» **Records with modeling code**

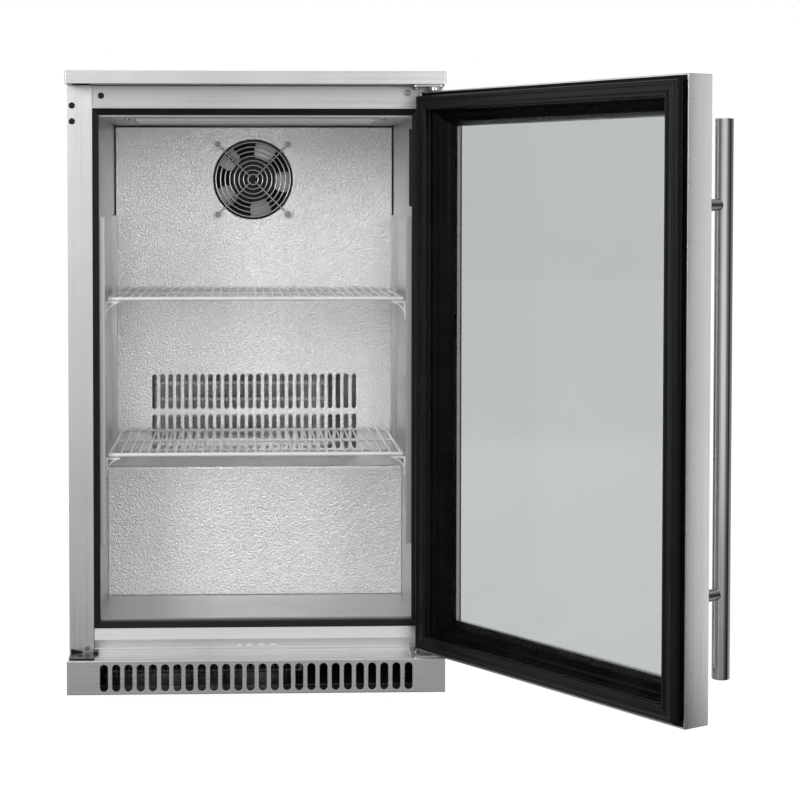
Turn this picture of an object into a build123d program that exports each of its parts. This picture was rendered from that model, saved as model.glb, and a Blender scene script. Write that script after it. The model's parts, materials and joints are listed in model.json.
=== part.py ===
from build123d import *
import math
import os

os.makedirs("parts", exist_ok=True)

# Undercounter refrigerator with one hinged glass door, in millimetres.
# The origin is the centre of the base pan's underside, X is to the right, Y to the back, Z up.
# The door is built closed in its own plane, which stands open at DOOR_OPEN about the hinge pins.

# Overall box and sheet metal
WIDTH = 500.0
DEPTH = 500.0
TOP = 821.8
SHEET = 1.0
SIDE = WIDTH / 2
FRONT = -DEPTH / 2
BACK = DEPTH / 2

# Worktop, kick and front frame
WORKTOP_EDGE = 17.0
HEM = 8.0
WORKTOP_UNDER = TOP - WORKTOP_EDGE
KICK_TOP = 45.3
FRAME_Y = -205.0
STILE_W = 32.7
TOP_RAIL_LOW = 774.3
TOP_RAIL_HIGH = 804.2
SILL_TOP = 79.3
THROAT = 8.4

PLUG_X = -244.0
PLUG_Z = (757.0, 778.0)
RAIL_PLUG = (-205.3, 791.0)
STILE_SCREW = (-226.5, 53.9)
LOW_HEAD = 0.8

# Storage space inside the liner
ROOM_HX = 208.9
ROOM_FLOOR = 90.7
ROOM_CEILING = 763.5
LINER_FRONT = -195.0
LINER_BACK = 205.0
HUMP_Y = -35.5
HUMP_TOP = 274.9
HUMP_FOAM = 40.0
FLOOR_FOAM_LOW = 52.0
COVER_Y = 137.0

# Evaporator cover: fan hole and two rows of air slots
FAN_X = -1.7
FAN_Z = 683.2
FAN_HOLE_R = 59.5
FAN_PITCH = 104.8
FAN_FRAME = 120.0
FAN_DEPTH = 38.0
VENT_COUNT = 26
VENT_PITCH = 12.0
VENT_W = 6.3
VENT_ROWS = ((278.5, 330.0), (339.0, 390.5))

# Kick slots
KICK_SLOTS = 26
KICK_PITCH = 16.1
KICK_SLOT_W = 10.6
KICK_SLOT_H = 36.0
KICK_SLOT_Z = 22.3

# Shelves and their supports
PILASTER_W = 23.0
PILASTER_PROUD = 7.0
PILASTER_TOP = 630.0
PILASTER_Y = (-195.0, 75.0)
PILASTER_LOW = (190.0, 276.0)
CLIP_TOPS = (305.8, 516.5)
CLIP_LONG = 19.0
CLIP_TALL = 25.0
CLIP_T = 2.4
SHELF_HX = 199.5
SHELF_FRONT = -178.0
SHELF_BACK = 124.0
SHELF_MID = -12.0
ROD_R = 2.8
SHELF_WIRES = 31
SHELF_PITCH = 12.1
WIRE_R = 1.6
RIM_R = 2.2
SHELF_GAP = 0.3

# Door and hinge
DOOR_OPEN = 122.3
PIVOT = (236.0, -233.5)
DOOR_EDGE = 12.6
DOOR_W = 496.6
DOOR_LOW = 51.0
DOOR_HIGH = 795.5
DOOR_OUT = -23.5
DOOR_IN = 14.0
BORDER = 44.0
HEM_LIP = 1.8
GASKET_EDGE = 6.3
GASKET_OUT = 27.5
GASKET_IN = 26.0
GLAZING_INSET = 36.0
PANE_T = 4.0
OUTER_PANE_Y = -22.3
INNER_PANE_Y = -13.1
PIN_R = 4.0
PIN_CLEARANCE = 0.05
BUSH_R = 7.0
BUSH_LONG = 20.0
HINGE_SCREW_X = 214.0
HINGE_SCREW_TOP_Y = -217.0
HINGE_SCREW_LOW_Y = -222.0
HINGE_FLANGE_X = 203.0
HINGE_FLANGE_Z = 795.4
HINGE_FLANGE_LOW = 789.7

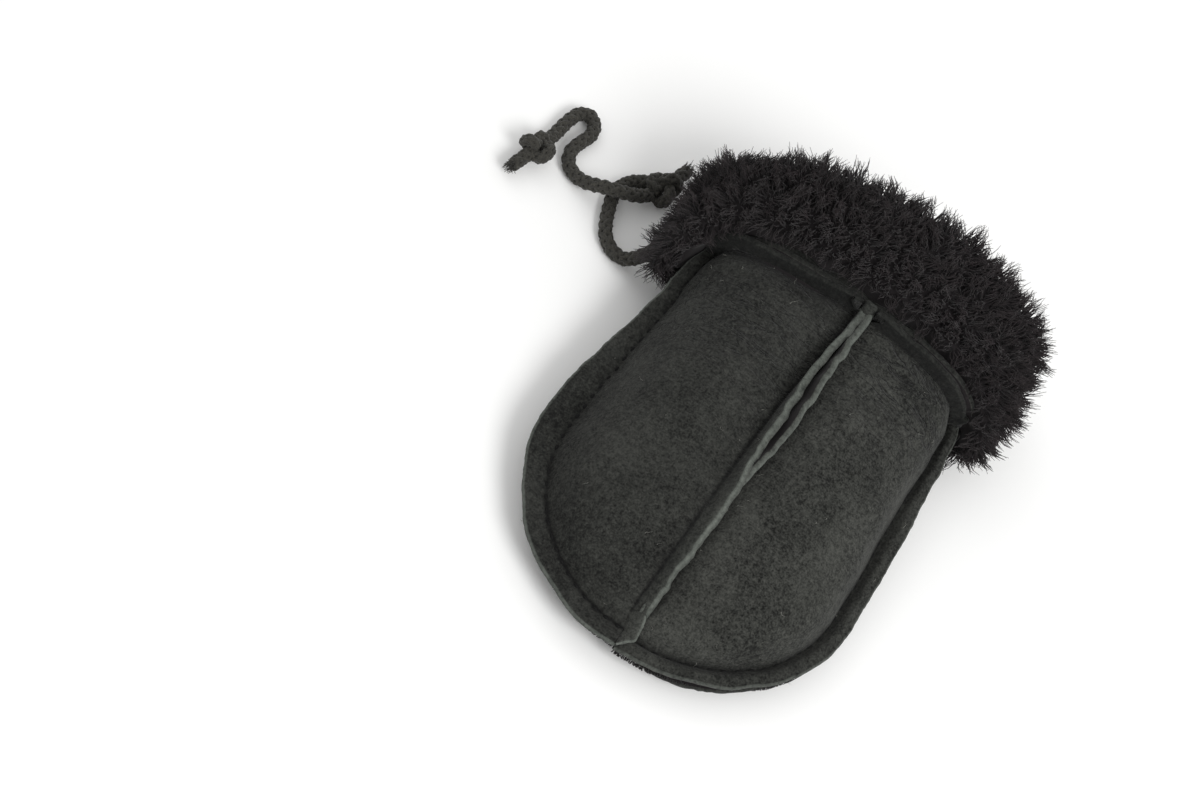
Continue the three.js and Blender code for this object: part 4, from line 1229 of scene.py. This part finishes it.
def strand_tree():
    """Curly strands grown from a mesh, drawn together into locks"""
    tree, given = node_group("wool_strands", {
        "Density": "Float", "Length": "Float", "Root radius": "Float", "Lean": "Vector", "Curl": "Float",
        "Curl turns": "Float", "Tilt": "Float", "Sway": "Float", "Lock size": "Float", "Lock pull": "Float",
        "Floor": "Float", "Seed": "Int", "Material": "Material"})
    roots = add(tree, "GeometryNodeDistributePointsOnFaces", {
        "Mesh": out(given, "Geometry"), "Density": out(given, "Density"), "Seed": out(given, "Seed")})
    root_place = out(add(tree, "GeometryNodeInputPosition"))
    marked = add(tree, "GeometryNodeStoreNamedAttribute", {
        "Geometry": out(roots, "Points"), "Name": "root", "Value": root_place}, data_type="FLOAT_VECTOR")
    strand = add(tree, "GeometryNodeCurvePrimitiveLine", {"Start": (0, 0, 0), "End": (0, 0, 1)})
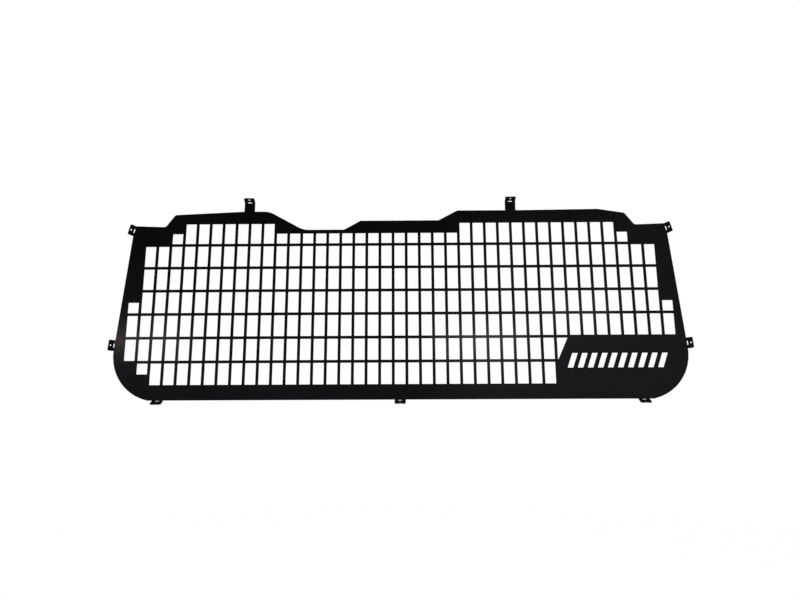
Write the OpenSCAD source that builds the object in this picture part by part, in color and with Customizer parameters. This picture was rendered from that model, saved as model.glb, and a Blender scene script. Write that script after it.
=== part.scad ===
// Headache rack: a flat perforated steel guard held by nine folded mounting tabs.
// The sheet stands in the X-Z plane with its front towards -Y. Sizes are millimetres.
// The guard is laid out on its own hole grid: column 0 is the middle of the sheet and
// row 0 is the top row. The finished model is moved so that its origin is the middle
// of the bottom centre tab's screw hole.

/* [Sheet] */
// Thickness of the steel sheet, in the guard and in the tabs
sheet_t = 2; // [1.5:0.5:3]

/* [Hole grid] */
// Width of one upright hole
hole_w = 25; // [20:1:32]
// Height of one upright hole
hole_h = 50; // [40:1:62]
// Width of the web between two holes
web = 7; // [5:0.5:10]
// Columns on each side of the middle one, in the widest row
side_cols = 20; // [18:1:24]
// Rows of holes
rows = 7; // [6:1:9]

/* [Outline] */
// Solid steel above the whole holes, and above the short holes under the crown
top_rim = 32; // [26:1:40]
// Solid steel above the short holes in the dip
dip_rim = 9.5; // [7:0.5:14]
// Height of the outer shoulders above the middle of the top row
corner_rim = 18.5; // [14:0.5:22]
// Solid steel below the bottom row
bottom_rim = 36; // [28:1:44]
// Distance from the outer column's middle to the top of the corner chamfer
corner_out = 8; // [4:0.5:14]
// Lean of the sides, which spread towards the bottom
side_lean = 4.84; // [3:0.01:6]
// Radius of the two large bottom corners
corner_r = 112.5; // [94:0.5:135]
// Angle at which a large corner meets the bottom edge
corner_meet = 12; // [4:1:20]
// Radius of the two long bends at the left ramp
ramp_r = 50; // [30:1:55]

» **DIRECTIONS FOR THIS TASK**
Copy exactly the lines from the top of the entries through the line with "THROAT = 8.4" in it, please, keeping both ends and adding nothing.

» **WRITTEN SOLUTION**
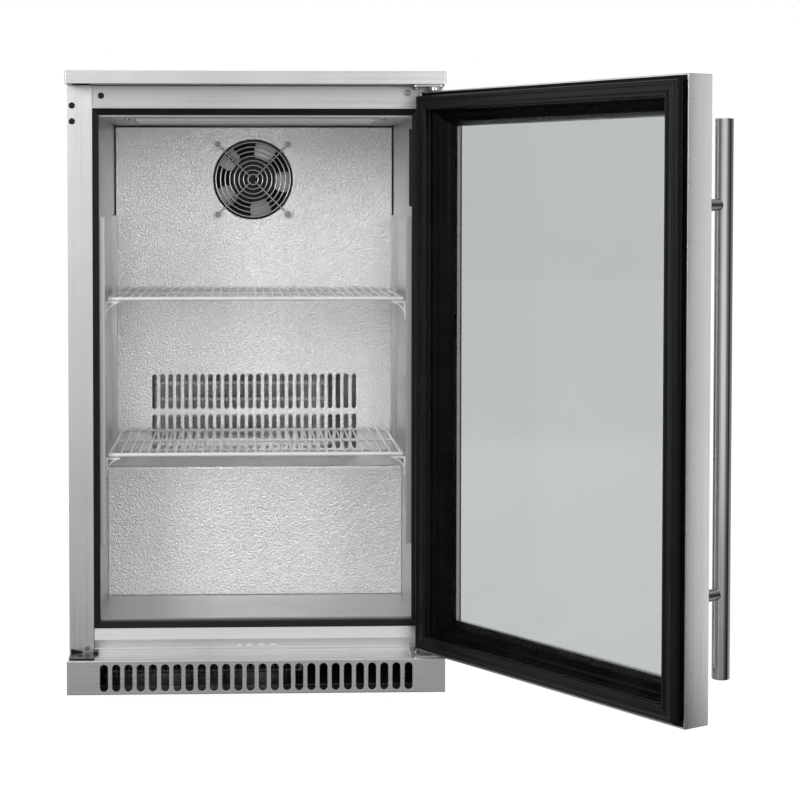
Turn this picture of an object into a build123d program that exports each of its parts. This picture was rendered from that model, saved as model.glb, and a Blender scene script. Write that script after it. The model's parts, materials and joints are listed in model.json.
=== part.py ===
from build123d import *
import math
import os

os.makedirs("parts", exist_ok=True)

# Undercounter refrigerator with one hinged glass door, in millimetres.
# The origin is the centre of the base pan's underside, X is to the right, Y to the back, Z up.
# The door is built closed in its own plane, which stands open at DOOR_OPEN about the hinge pins.

# Overall box and sheet metal
WIDTH = 500.0
DEPTH = 500.0
TOP = 821.8
SHEET = 1.0
SIDE = WIDTH / 2
FRONT = -DEPTH / 2
BACK = DEPTH / 2

# Worktop, kick and front frame
WORKTOP_EDGE = 17.0
HEM = 8.0
WORKTOP_UNDER = TOP - WORKTOP_EDGE
KICK_TOP = 45.3
FRAME_Y = -205.0
STILE_W = 32.7
TOP_RAIL_LOW = 774.3
TOP_RAIL_HIGH = 804.2
SILL_TOP = 79.3
THROAT = 8.4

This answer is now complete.